Sonic 3 and Knuckles is another kettle of fish altogether. It’s much longer than the previous games, and incredibly difficult. The graphics in 3 are clearly pushing the Mega Drive as far as it could go, which result in what I felt was a much messier look overall. It might be my nostalgia, but I prefer the cleaner style of Sonic 2.
Sonic CD is a weird entry in the series. It’s much easier than 3 and although the time travel mechanics and boss fights are interesting, the level design and physics all feel a little off. It’s as if it was made by a team told to make a Sonic game rather than a team who had made Sonic before. Sonic CD isn’t a bad game, it’s just unremarkable.
I’m not a big fighting game fan, but I’m certain Sonic The Fighters is the worst fighting game ever made.

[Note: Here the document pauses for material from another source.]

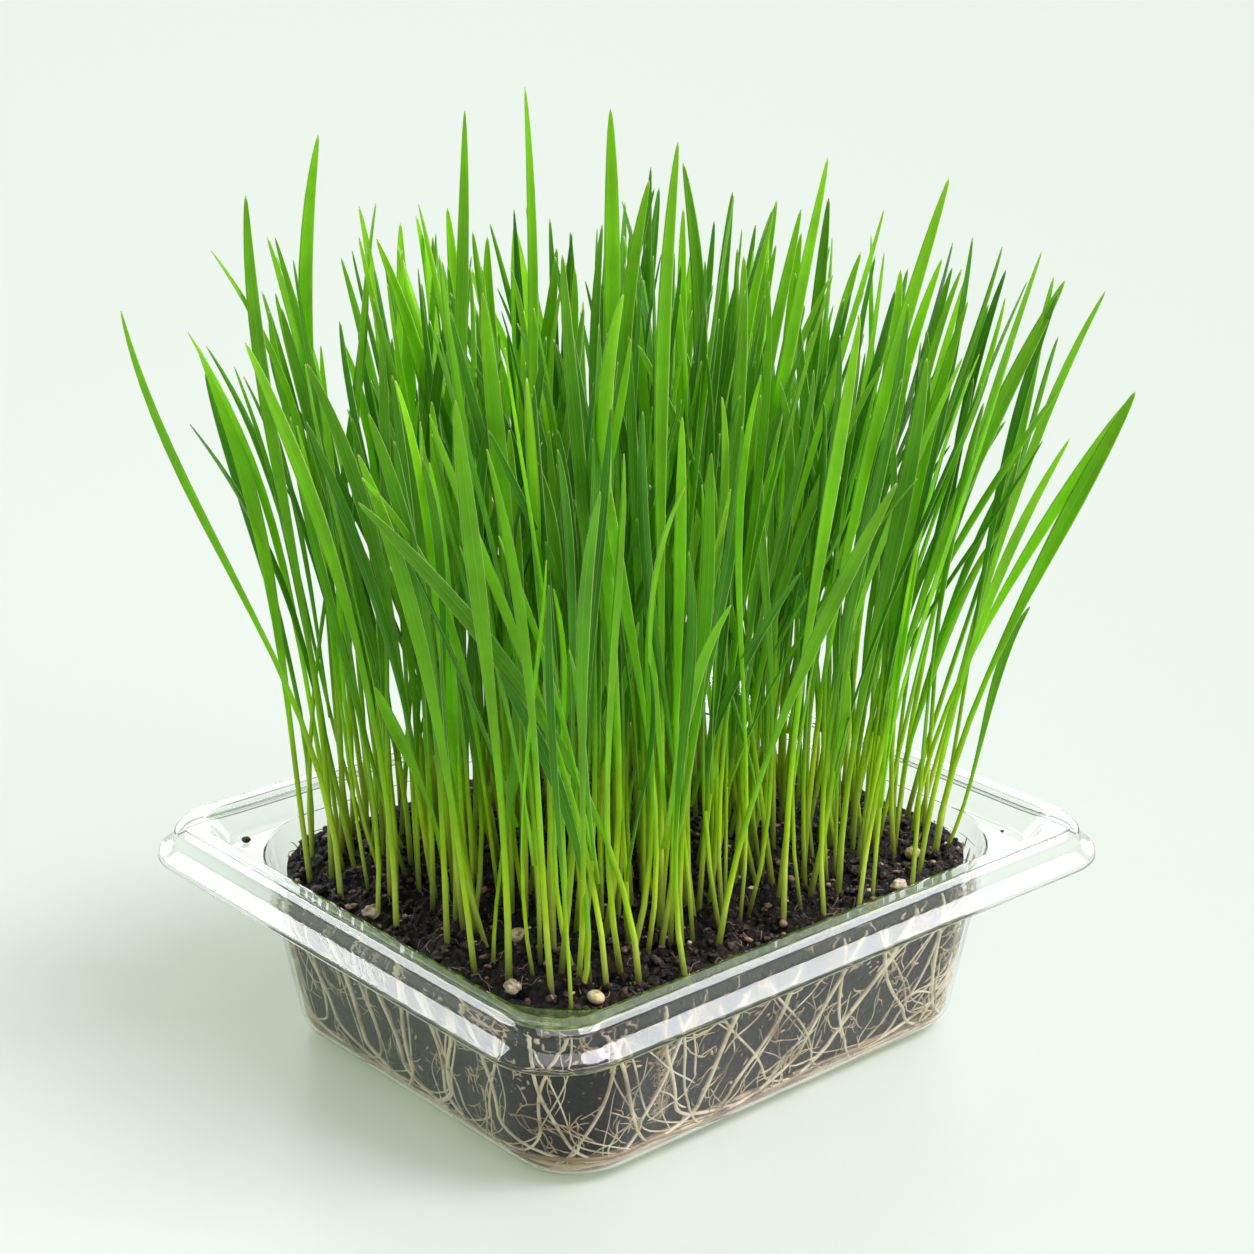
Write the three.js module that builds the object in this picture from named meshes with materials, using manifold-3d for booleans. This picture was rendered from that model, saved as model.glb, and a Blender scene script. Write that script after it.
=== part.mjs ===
// A clear thermoformed tray of growing medium with a stand of young wheat plants.
// Millimetres, +Z up, origin at the middle of the tray's underside, +X along the tray's long side.
import * as THREE from "three";
import { mergeVertices } from "three/addons/utils/BufferGeometryUtils.js";
import Module from "manifold-3d";

const wasm = await Module();
wasm.setup();

// ---------------------------------------------------------------- driving sizes

const TRAY = { length: 150, width: 133, sheet: 0.6 };

// The sheet's upper face from the floor out to the lip. Inset is measured in from the lip's outline.
const FLOOR_ROUND = { inset: 25.8, z: 6.6, radius: 6 };
const WALL_FOOT = { inset: 19.85, z: 6.2, corner: 15 };
const WELL_MOUTH = { inset: 12.9, z: 39.9, corner: 24 };
const RIM = [
  { inset: 11.6, z: 39.9, corner: 9.4 }, // ledge meets the bead
  { inset: 9.0, z: 44.2, corner: 10.2 },
  { inset: 8.3, z: 44.7, corner: 10.6 }, // bead's flat top
  { inset: 4.5, z: 44.7, corner: 11.0 },
  { inset: 3.6, z: 44.2, corner: 11.6 },
  { inset: 3.0, z: 41.2, corner: 12.3 }, // skirt
  { inset: 2.3, z: 40.3, corner: 13.0 },
  { inset: 0.8, z: 40.1, corner: 14.6 }, // flared lip
  { inset: 0.1, z: 39.6, corner: 15.3 },
  { inset: 0.0, z: 39.0, corner: 15.4 },
];

const SOIL = { top: 36.6, bottom: 0.9, mound: 1.0, relief: 0.45, skin: 2.2 };
const ROOT = { offset: 1.1, top: 34.5, ringHeight: 3.3, ringRadius: 0.8, strandRadius: 0.46, strands: 20 };
const STEM = { radius: 0.98, depth: 5, socketRadius: 1.5, spacing: 6 };
const BLADE = { width: 3.3, thickness: 0.55, tipWidth: 0.5 };

const CORNER_STEPS = 6; // vertices round each corner of the tray
const COLOURS = {
  tray: 0xeef4f2,
  soil: 0x2a1f19,
  roots: 0xcdbf9f,
  grain: 0xd9c08a,
  perlite: 0xe9e2d4,
  leaf: [0x5aa31f, 0x6db52a, 0x4c9420, 0x7fc035],
};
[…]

It’s not the worst Sonic game however, because that award (right now) goes to Sonic 3D: Flicky’s Island. This game controls teeeeeeeerribly. It’s so clear this was their first attempt at 3D gameplay, because everything about it is awful. It’s difficult to move Sonic around and it’s hard to tell if you are level with enemies in the 3D plane. Worst of all the entire game is about finding and collecting little birds, and not getting hit or they run away and you have to collect them again. It completely misses what was good about the original games (going fast). I hated every minute of this game.

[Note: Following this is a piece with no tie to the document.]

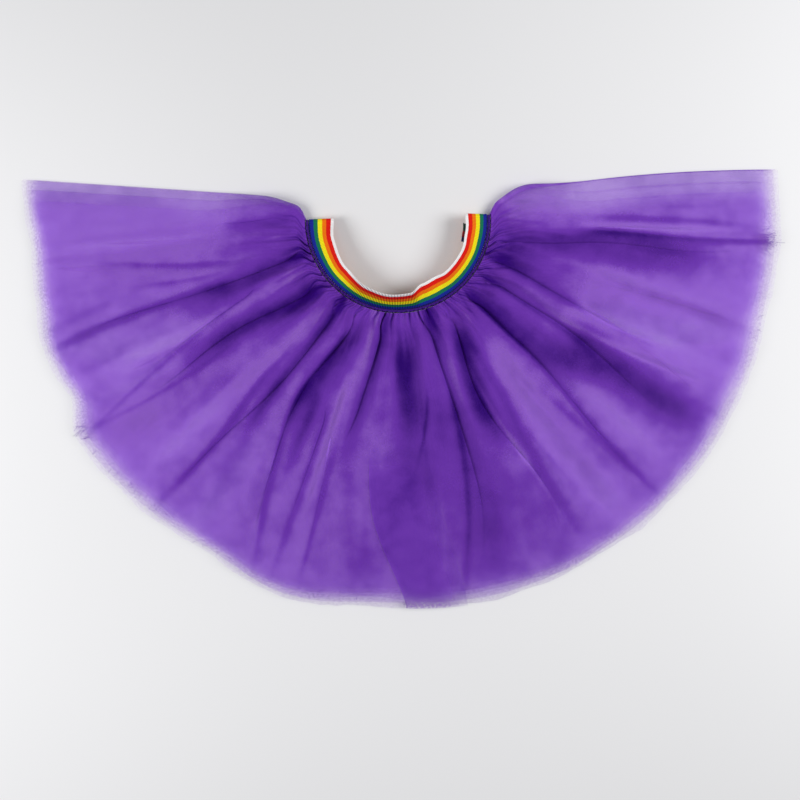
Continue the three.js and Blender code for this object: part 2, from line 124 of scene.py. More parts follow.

Considering the ignorant remarks I made seven years ago, it’s pretty amusing that I really enjoyed Adventure and Adventure 2. Unlike Sonic 3D, they really nailed how Sonic should play in three dimensions. Additions such as the homing attack allow you to target enemies with ease while maintaining the sense of speed. The interlinking stories of the different characters is also very clever, although I much preferred how it was presented in the first Adventure (the Gamma campaign alone makes it better). The camera controls occasionally let them down, and they both have unenjoyable parts (Big’s fishing, Rouge and Knuckles collection levels, underwater swimming at the end of Adventure 2), but overall they are really good games. Both have excellent soundtracks too.